# Cutlist help please



## NeilO (15 Apr 2008)

Hi Guys,

having modelled something new for the house, rad covers (SWMBO has been nagging me for ages :lol: )
I have used Cutlist&materials to , i presumed a cutting list to work out how much material I need..however SU has saved it outside itself and in a format Windoze does not seem to be able to display.

it saves it has _metric-WW_.csv (metric-WW, is my file name not what SU gave it, but *.csv *is....

do i need another program to view this file????

TIA


----------



## wizer (15 Apr 2008)

excel will open it, or any spreadsheet program. You can even view it in notepad. CSV stands for Comma Separated Value


----------



## NeilO (15 Apr 2008)

cheers Wizer, a bit of a learning curve, but im getting there.. :lol: :lol:


----------



## CNC Paul (15 Apr 2008)

Hi Neil,

If you send me the CSV file I can nest the parts in a sheet layout if that helps.


Paul


----------



## SketchUp Guru (15 Apr 2008)

Depending upon which cutlist plugin you're using, you should also get a web page sort of display that you can print out directly in tabular form.


----------



## NeilO (15 Apr 2008)

Ooh err, Dave.....mines not as posh as that.. :lol: 
but it does work in windows works spreadsheet, like I said not as pretty as yours but gives me an idea


where, or which version are you using Dave??

to the rest of you , help always appreciated, just cant remeber ALL the names..( said the bloke the wrong side of 45.... :lol: :lol: )


----------



## SketchUp Guru (15 Apr 2008)

The version I am using is CutListandMaterials33 however to download it, you may need to be a member of the Google SketchUp Pro User's Group. I don't think you have to have SUPro to join, though.

And before anyone asks, it only works on components and it makes the cutlist from only the components you have selected prior to running the plugin. If you aren't using components in your SketchUp models, change your ways or don't bother with the plugin.

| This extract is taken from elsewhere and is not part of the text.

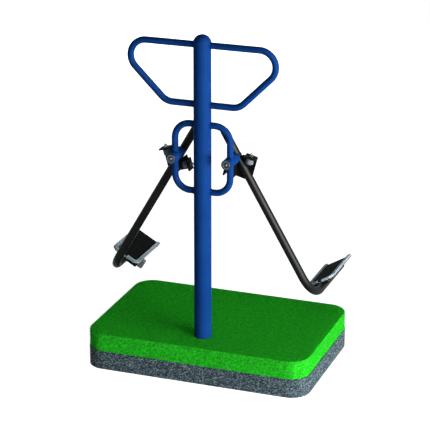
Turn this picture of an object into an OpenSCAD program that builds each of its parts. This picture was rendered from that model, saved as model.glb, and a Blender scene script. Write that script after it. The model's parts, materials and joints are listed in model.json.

The nice thing about the plugin requiring you to select the components you want included is that you can have multiple copies of the model in your drawing--maybe in various states of explosion--without having all those additional parts included in the cutlist.


----------



## NeilO (15 Apr 2008)

Dave R wrote


> And before anyone asks, it only works on components and it makes the cutlist from only the components you have selected prior to running the plugin. If you aren't using components in your SketchUp models, change your ways or don't bother with the plugin.



surely Dave, you have taught everyone good housekeeping?

had a problem the other day about missing faces, then the light came on :lol: , and remembered in one of your video/podcats "concept to construction" very informative too, well worth the 20 odd minutes viewing about wireframing the "model" to see those pesky lines and markers..


----------



## wizer (15 Apr 2008)

I still can't discipline myself to use components. For some reason I just see groups as more convenient.


----------



## SketchUp Guru (15 Apr 2008)

NeilO":2jumnch0 said:


> surely Dave, you have taught everyone good housekeeping?



You'd think so, wouldn't you? :lol: 



WiZeR":2jumnch0 said:


> I still can't discipline myself to use components. For some reason I just see groups as more convenient.



Don't make me come over there. :twisted: :lol: 

You really do? That's puzzling to me.


----------



## wizer (15 Apr 2008)

I'm just a bit odd Dave


----------



## SketchUp Guru (15 Apr 2008)

Well I'm not one to try to force a square peg into a round hole but I think you ought to give components another go. Maybe I'll make up an example for you to illustrate how nice it is to use components.

If you don't have one already, make a keyboard shortcut for making components. That'll make it easier.


----------



## NeilO (15 Apr 2008)

Dave , how do you make a shortcut??


edit: dont worry Dave, did myself a favour and downloaded the manual....


----------